[Exercise aim]
Give back the lines exactly, from the first one to the line with "foot_r = 2; // [1:0.5:5]", both ends included.

[Source material]
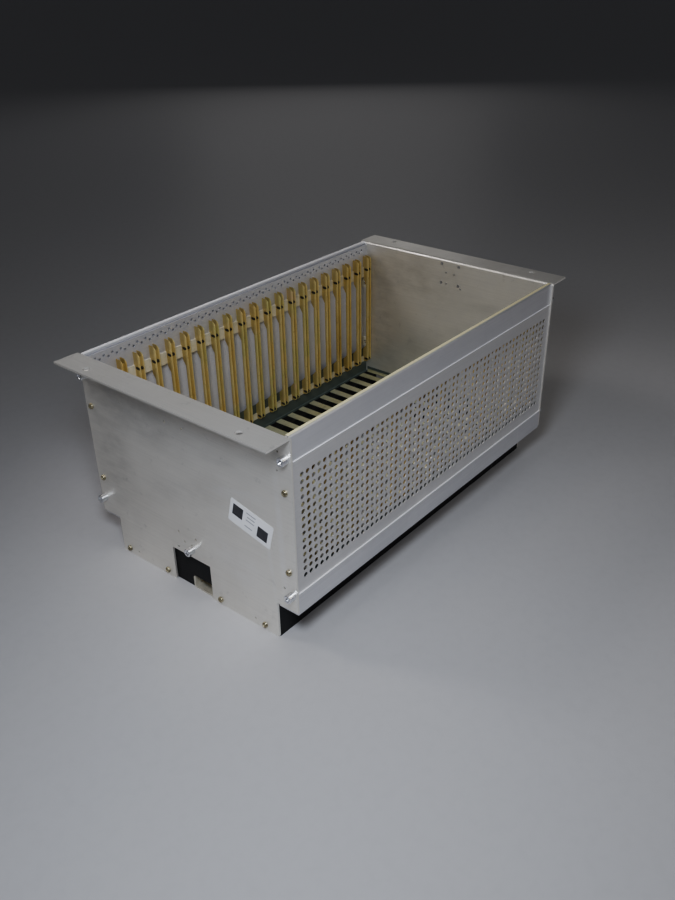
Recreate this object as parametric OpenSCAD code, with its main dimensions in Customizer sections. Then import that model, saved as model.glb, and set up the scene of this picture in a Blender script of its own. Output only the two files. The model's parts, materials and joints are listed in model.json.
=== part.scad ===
// Subrack card cage lying on its back, with its open front upwards.
// X runs along the rack width, Y along the rack height and Z from the rear edges to the front.
// The origin lies in the middle of the width and height, on the rear edges that carry the cage.

/* [Rack] */
// Width over both ears
rack_w = 482.6; // [470:0.1:520]
// Width over the outer faces of the end plates
body_w = 430; // [380:0.5:446]
// Height of the end plates, six rack units less a working gap
body_h = 264; // [240:0.5:320]
// Depth from the rear edges to the front face of the ears
depth = 214.2; // [180:0.1:320]

/* [Sheet] */
// Thickness of the end plates
plate_t = 2; // [1.5:0.1:3]
// Thickness of the rails, the strips and the base
sheet_t = 1.2; // [0.8:0.1:1.5]
// Thickness of the perforated covers
cover_t = 0.8; // [0.5:0.1:1.2]
// Inner radius of the folds
bend_r = 1; // [0.5:0.1:1.5]

/* [Ears] */
// Distance between the ear holes across the width
ear_pitch_x = 465.1; // [455:0.1:475]
// Distance between the ear holes along each ear
ear_pitch_y = 190.5; // [150:0.5:230]
// Diameter of the ear holes
ear_hole_d = 7; // [5:0.1:9]

/* [End plate edge] */
// Distance from each side to the foot of the end plate
foot_inset = 24.2; // [20:0.1:40]
// Height of the notches at the rear corners
corner_notch_h = 39.5; // [36:0.1:50]
// Height of the notch between the feet
centre_notch_h = 38.7; // [20:0.1:50]
// Lower Y edge of the notch between the feet
centre_notch_low = -22.7; // [-26:0.1:-10]
// Upper Y edge of the notch between the feet
centre_notch_high = 28.7; // [10:0.1:32]
// Rounding of the feet's corners
foot_r = 2; // [1:0.5:5]

/* [Covers] */
// Distance between neighbouring perforations
perf_pitch = 7.2; // [6:0.1:9]
// Diameter of a perforation
perf_d = 4.6; // [3:0.1:5]
// Least distance from a cover's end to the middle of a perforation
perf_margin = 11; // [6:0.5:40]
// Distance from the front face to the top edge of a cover
cover_drop = 24; // [20:0.1:30]

/* [Front rails] */
// Width of the lip at the front face
lip_w = 4.2; // [4:0.1:6]
// Distance from the front face to the top of the tapped wall
wall_drop = 3.5; // [2:0.1:5]
// Distance from the front face to the outer row of tapped holes
hole_row_drop = 8.5; // [6:0.1:9]
// Distance between the two rows of tapped holes along the depth
hole_row_step = 2.7; // [2.7:0.1:4]
// Distance between neighbouring tapped holes in one row
hole_pitch = 10.16; // [10.16:0.01:15.24]
// Diameter of a tapped hole
tapped_d = 2.5; // [2:0.1:2.6]

/* [Guides] */
// Distance from the near end plate to the middle of the first card guide
first_guide_gap = 15.17; // [12:0.01:20]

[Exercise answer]
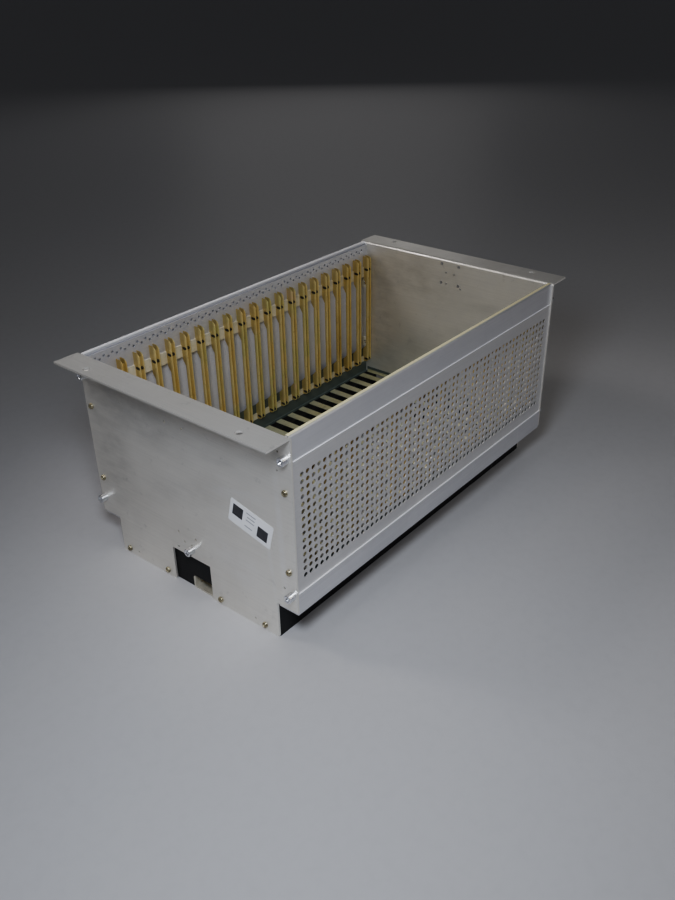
Recreate this object as parametric OpenSCAD code, with its main dimensions in Customizer sections. Then import that model, saved as model.glb, and set up the scene of this picture in a Blender script of its own. Output only the two files. The model's parts, materials and joints are listed in model.json.
=== part.scad ===
// Subrack card cage lying on its back, with its open front upwards.
// X runs along the rack width, Y along the rack height and Z from the rear edges to the front.
// The origin lies in the middle of the width and height, on the rear edges that carry the cage.

/* [Rack] */
// Width over both ears
rack_w = 482.6; // [470:0.1:520]
// Width over the outer faces of the end plates
body_w = 430; // [380:0.5:446]
// Height of the end plates, six rack units less a working gap
body_h = 264; // [240:0.5:320]
// Depth from the rear edges to the front face of the ears
depth = 214.2; // [180:0.1:320]

/* [Sheet] */
// Thickness of the end plates
plate_t = 2; // [1.5:0.1:3]
// Thickness of the rails, the strips and the base
sheet_t = 1.2; // [0.8:0.1:1.5]
// Thickness of the perforated covers
cover_t = 0.8; // [0.5:0.1:1.2]
// Inner radius of the folds
bend_r = 1; // [0.5:0.1:1.5]

/* [Ears] */
// Distance between the ear holes across the width
ear_pitch_x = 465.1; // [455:0.1:475]
// Distance between the ear holes along each ear
ear_pitch_y = 190.5; // [150:0.5:230]
// Diameter of the ear holes
ear_hole_d = 7; // [5:0.1:9]

/* [End plate edge] */
// Distance from each side to the foot of the end plate
foot_inset = 24.2; // [20:0.1:40]
// Height of the notches at the rear corners
corner_notch_h = 39.5; // [36:0.1:50]
// Height of the notch between the feet
centre_notch_h = 38.7; // [20:0.1:50]
// Lower Y edge of the notch between the feet
centre_notch_low = -22.7; // [-26:0.1:-10]
// Upper Y edge of the notch between the feet
centre_notch_high = 28.7; // [10:0.1:32]
// Rounding of the feet's corners
foot_r = 2; // [1:0.5:5]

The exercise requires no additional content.